I found it refreshing that at my brother's wedding in Holland, I chatted with probably 50 people and no one asked what I did. At big parties here, it is usually the first thing to come up. It isn't always a mercenary question, sometimes it's basic small talk, but we define ourselves by our job more here than in most European countries, I think. In certain cities (NYC, LA, DC) it can be obviously and completely mercenary, but even in smaller places I've lived it comes up right away. I have, as an exercise, tried NOT to mention my or ask about their job to people, and it's HARD.


tommyrot - Jan 27, 2005 10:13:08 am PST #1443 of 10002
Sir, it's not an offence to let your cat eat your bacon. Okay? And we don't arrest cats, I'm very sorry.

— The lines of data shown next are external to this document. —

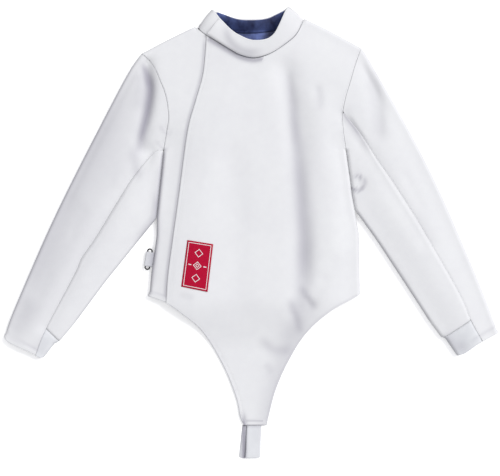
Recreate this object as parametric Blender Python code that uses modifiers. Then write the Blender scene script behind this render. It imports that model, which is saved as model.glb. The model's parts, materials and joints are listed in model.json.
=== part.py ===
"""A fencing jacket laid flat on its back, built panel by panel as it is sewn.

The jacket lies in the XY plane with its collar towards +Y and its pointed tail towards -Y. The front faces
+Z and the back rests on z = 0. Sizes in the tables are millimetres. Right and left are the wearer's, so the
wearer's right arm is at -X.
"""

import math

import bmesh
import bpy
import numpy as np
from mathutils import Matrix, Vector
from mathutils.bvhtree import BVHTree

MM = 0.001

MERGE = 1e-7

# Cloth and gaps, mm
CLOTH = 2.4
COLLAR_CLOTH = 3.0
LINING_CLOTH = 0.8
STRAP_CLOTH = 1.2
WEBBING_WIDTH = 30.0
SEAM_GAP = 0.3
LAYER_GAP = 0.35
SLEEVE_CLEAR = (0.432, -0.126)
COLLAR_CLEAR = 0.8
LINING_CLEAR = 0.8

# How the front stands over the back: the folds' radius, its crown, and where it sinks to the floor
ROLL_RADIUS = 8.0
ROLL_ANGLES = (0.0, 30.0, 60.0, 90.0)
CROWN_HEIGHT = 10.0
CROWN_SPREAD = 38.0
FOLD_FADE = 14.0
TAIL_TOP = -128.0
TAIL_DROP = 118.0
TAIL_REACH = 240.0

# The main front's overlap: its width, how softly it ends, and where it ends down the tail
OVERLAP_WIDTH = 40.0
OVERLAP_FADE = 60.0
OVERLAP_END = -152.0
OVERLAP_END_FADE = 90.0
NECK_BEND = 110.0
TOP_BEND_START = 60.0
TAIL_BEND = 120.0

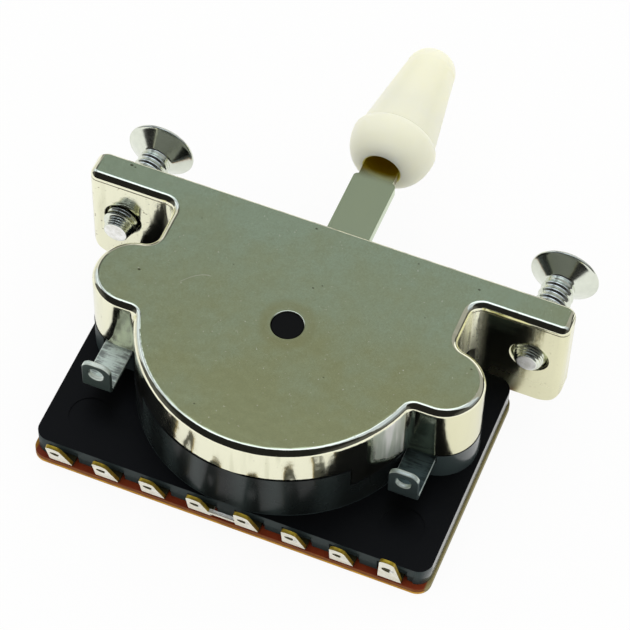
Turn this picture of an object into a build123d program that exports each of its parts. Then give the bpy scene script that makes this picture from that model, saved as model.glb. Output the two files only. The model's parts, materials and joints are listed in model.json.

This is a foreseeable effect of the pervasive myth of social mobility. If "obviously" anybody who works hard enough can get ahead, then anybody who does not get ahead didn't work hard enough. It is a logical fallacy clean and pure enough to use in rhetoric classes. Alas that many people would not know the word "fallacy" if it jumped up and mugged them.

What's the fallacy? I only see a faulty premise. Or does a faulty premise also constitute a logical fallacy (I don't remember). Or is the first premise "All those who work hard might get ahead," or in other words, "Some who work hard get ahead"?


Jessica - Jan 27, 2005 10:15:25 am PST #1444 of 10002
And then Ortus came and said "It's Ortin' time" and they all Orted off into the sunset

NYC = money, DC = power, LA = celebrity.

Or at certain times of the year, "prom."


Kat - Jan 27, 2005 10:16:10 am PST #1445 of 10002
"I keep to a strict diet of ill-advised enthusiasm and heartfelt regret." Leigh Bardugo

Or at certain times of the year, "prom."

Bwhahah... good one (especially insofar as it applies to buffistas also).


bon bon - Jan 27, 2005 10:17:36 am PST #1446 of 10002
It's five thousand for kissing, ten thousand for snuggling... End of list.

There's a scene in the doc Born Rich where some obnoxious titled adolescent objects to Americans asking people what they do within moments of meeting. He acts as if it's an invasion of the deepeset privacy. Moreover, one apparently should be able to tell what a person "does" (i.e., does he or she have money) by their accents, their interests, their topics of conversation, etc.


-t - Jan 27, 2005 10:18:05 am PST #1447 of 10002
I am a woman of various inclinations and only some of the time are they to burn everything down in frustration

When I've been unemployed for long stretches of time, one of the most depressing aspects of it was dreading going to parties or anywhere social because I had no answer to "What do you do?"


Nutty - Jan 27, 2005 10:18:12 am PST #1448 of 10002
"Mister Spock is on his fanny, sir. Reports heavy damage."

The logical fallacy is, um, I have forgot the latin name. But in science, you might call it correlation is not presumptive of causation.

Poor people who got ahead worked hard. Therefore, hard work is what gets one ahead. Double therefore, non-hard work is what causes a lack of getting ahead.

It is sort of like saying that because F. Scott Fitzgerald and Ernest Hemingway had editors, and they are both dead, that editors are fatal.

(Or my personal favorite, on basis of eyebrow-absence, that Whoopi Goldberg is the Mona Lisa.)